Monday, March 9, 2009

Road to Redemption: Dal Wins AUS Crown

This past weekend was a big one for the East Coast basketball scene; before March gets caught up in the Madness, Halifax plays host to the AUS Final 6. For a while we'd been hosting the CIS Final 8 (Canada's Final Four if ya didn't know) the following weekend, but the national title bout recently and temporarily relocated to Ottawa, meaning unless you're one of the 48 Rainmen fans out there, this was the marquee weekend for Hoops in Halifax. It promised to be competitive; the league-leading St. FX X-Men were crippled by the unfortunate suspensions of their leading scorer and key reserves, leaving the window open for the other five squads to capitalize.

The opening rounds were a steady mix of exciting basketball and personal disappointment. While my SMU Huskies were peaced by fuckin' PEI to open the weekend, the late game between Dalhousie and Acadia featured a back-and-forth tempo, thrilling conclusion and impressive scoring duel between swingmen Simon Farine and Casey Fox. In the end, it was Farine's 45 that spelled the difference as his endless barrage of contested drives and 20-foot bombs carried his team to the second round. The next night brought two new teams into the foray: St. FX and Cape Breton had earned byes for holding down the top two seeds, with X clearly eager to prove they were still the team to beat, ruining UPEI by 29. The second game played a much different tune; a one-point win by Dal that would set them up for their first title game in over a decade.

For the first time, the Final was played on a Saturday night (as opposed to Sunday afternoon), the marquee timeslot bringing in a noticeably more enthusiastic (intoxicated) crowd, excited for what was sure to be a compelling battle between a team seeking to salvage its season, and one seeking to salvage its reputation. The atmosphere was vibrant, but the game itself failed to deliver on the hype. The first half was a shitstorm of poor ball movement and abysmal shooting. Dal was persistent at smothering league MVP Christian Upshaw whenever he attacked the rim, and without All-Star Tyler Richards' shooting to punish the collapsed D, it was an effective strategy. Both teams barely cleared 30% from the field over the opening 20, leaving the score knotted at 27 at the half.
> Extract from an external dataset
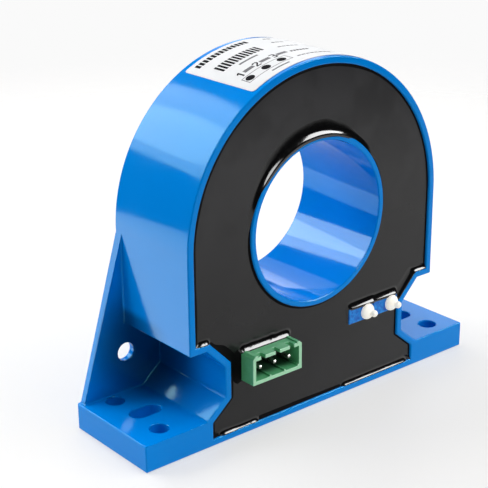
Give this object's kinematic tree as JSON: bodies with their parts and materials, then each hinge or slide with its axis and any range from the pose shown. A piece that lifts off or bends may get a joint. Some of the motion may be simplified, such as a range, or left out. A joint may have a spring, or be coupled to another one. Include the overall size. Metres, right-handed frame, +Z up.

The second half opened with a game-defining run by Dal, or more specifically sophomore guard Josh Beattie, who dropped 17 of his 27 points in the first 4 minutes to lift the Tigers to a double-digit lead that X would never recover from. The closest they came was six the rest of the way as Dal cruised relatively comfortably to their first AUS title since '96 and a slot in the national playoffs, leaving X to sweat the wild card committee and wonder what might've been. Farine's early round heroics netted him Tournament MVP honors while Beattie's second-half rampage easily earned him Finals MVP. Despite the Final's flat tempo, it was very well attended, punctuating a successful (and apparently profitable) weekend that bodes well for basketball in Halifax. As the national finals await their imminent return to the Metro Centre, it's encouraging that fans still turned out in droves for a more familiar but less prestigious event. But staying with the present, the CIS Finals await X and Dal next weekend in Ottawa; here's hoping they rep the East Coast as well as Acadia did last year, all the best to both teams.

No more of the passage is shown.